→ **Written request**: Output all lines exactly.

→ **Recorded data**:
--- --- ---

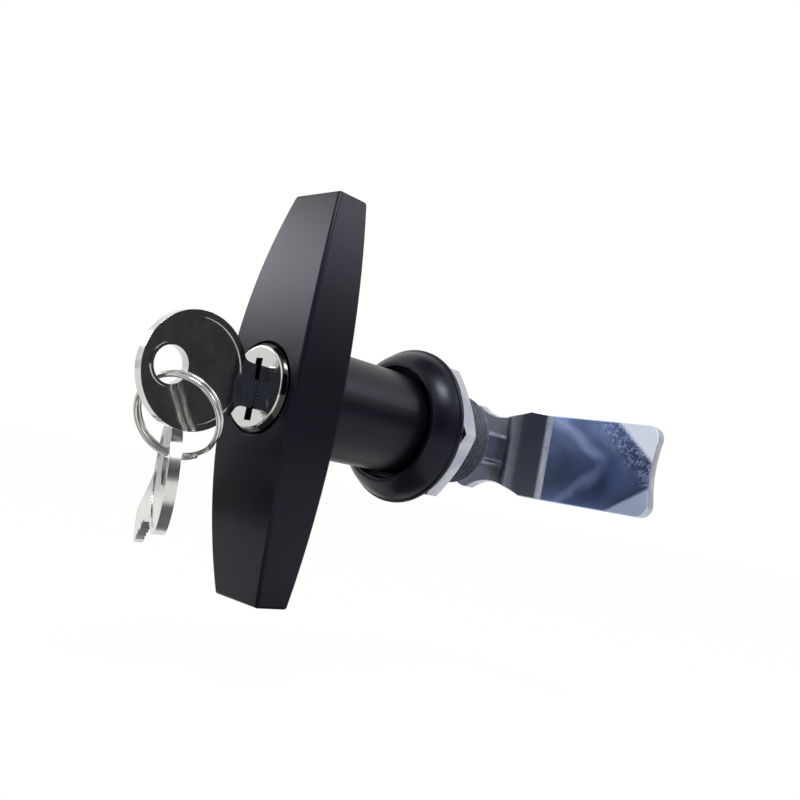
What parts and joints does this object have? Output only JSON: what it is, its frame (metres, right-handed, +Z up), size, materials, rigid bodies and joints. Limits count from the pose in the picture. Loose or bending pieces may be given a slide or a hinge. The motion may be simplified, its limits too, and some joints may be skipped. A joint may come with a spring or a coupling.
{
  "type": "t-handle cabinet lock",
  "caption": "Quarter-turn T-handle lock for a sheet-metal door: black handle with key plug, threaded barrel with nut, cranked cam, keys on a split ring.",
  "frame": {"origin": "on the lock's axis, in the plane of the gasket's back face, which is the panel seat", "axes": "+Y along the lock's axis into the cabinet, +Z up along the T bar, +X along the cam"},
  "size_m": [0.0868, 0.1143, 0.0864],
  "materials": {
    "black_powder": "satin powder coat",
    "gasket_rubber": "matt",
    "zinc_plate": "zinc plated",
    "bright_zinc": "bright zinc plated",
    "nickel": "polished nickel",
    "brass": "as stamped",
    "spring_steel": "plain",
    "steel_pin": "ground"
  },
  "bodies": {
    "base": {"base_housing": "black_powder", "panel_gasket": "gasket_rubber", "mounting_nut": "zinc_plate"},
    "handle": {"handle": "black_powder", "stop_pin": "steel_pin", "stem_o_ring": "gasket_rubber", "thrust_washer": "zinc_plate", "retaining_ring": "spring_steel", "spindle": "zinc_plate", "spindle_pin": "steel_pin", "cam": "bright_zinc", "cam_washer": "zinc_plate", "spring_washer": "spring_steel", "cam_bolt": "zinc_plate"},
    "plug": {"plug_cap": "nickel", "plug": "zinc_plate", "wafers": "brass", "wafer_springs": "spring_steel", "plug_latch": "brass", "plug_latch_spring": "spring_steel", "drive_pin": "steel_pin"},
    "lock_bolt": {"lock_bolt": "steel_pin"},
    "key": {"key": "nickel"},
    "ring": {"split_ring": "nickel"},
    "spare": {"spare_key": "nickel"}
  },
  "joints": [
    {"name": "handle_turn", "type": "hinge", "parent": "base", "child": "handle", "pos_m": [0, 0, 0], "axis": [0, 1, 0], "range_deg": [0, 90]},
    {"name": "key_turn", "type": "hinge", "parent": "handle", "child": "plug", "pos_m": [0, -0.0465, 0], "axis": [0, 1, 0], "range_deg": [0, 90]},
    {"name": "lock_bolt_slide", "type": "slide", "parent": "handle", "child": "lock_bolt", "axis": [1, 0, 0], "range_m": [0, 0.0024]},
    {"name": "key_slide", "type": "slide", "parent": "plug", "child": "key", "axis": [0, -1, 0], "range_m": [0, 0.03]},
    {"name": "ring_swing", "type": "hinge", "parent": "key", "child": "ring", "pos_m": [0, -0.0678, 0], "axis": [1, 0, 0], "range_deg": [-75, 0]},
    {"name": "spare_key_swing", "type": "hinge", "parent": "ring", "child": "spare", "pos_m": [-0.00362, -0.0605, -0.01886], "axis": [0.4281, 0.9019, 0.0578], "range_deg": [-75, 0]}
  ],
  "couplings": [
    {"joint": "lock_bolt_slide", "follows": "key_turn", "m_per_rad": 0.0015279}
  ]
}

--- --- ---

→ **Task output**:
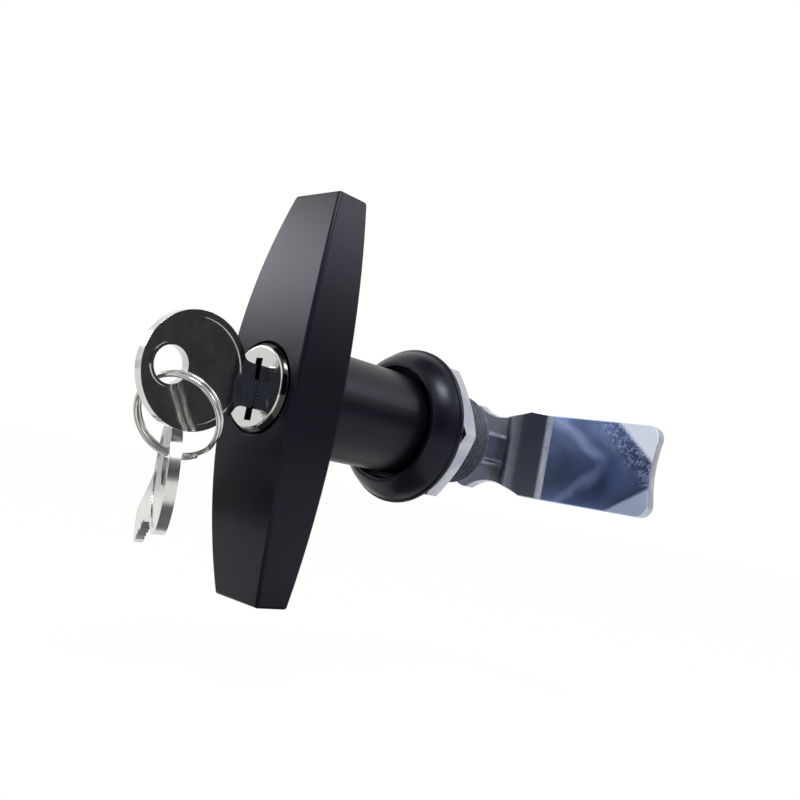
What parts and joints does this object have? Output only JSON: what it is, its frame (metres, right-handed, +Z up), size, materials, rigid bodies and joints. Limits count from the pose in the picture. Loose or bending pieces may be given a slide or a hinge. The motion may be simplified, its limits too, and some joints may be skipped. A joint may come with a spring or a coupling.
{
  "type": "t-handle cabinet lock",
  "caption": "Quarter-turn T-handle lock for a sheet-metal door: black handle with key plug, threaded barrel with nut, cranked cam, keys on a split ring.",
  "frame": {"origin": "on the lock's axis, in the plane of the gasket's back face, which is the panel seat", "axes": "+Y along the lock's axis into the cabinet, +Z up along the T bar, +X along the cam"},
  "size_m": [0.0868, 0.1143, 0.0864],
  "materials": {
    "black_powder": "satin powder coat",
    "gasket_rubber": "matt",
    "zinc_plate": "zinc plated",
    "bright_zinc": "bright zinc plated",
    "nickel": "polished nickel",
    "brass": "as stamped",
    "spring_steel": "plain",
    "steel_pin": "ground"
  },
  "bodies": {
    "base": {"base_housing": "black_powder", "panel_gasket": "gasket_rubber", "mounting_nut": "zinc_plate"},
    "handle": {"handle": "black_powder", "stop_pin": "steel_pin", "stem_o_ring": "gasket_rubber", "thrust_washer": "zinc_plate", "retaining_ring": "spring_steel", "spindle": "zinc_plate", "spindle_pin": "steel_pin", "cam": "bright_zinc", "cam_washer": "zinc_plate", "spring_washer": "spring_steel", "cam_bolt": "zinc_plate"},
    "plug": {"plug_cap": "nickel", "plug": "zinc_plate", "wafers": "brass", "wafer_springs": "spring_steel", "plug_latch": "brass", "plug_latch_spring": "spring_steel", "drive_pin": "steel_pin"},
    "lock_bolt": {"lock_bolt": "steel_pin"},
    "key": {"key": "nickel"},
    "ring": {"split_ring": "nickel"},
    "spare": {"spare_key": "nickel"}
  },
  "joints": [
    {"name": "handle_turn", "type": "hinge", "parent": "base", "child": "handle", "pos_m": [0, 0, 0], "axis": [0, 1, 0], "range_deg": [0, 90]},
    {"name": "key_turn", "type": "hinge", "parent": "handle", "child": "plug", "pos_m": [0, -0.0465, 0], "axis": [0, 1, 0], "range_deg": [0, 90]},
    {"name": "lock_bolt_slide", "type": "slide", "parent": "handle", "child": "lock_bolt", "axis": [1, 0, 0], "range_m": [0, 0.0024]},
    {"name": "key_slide", "type": "slide", "parent": "plug", "child": "key", "axis": [0, -1, 0], "range_m": [0, 0.03]},
    {"name": "ring_swing", "type": "hinge", "parent": "key", "child": "ring", "pos_m": [0, -0.0678, 0], "axis": [1, 0, 0], "range_deg": [-75, 0]},
    {"name": "spare_key_swing", "type": "hinge", "parent": "ring", "child": "spare", "pos_m": [-0.00362, -0.0605, -0.01886], "axis": [0.4281, 0.9019, 0.0578], "range_deg": [-75, 0]}
  ],
  "couplings": [
    {"joint": "lock_bolt_slide", "follows": "key_turn", "m_per_rad": 0.0015279}
  ]
}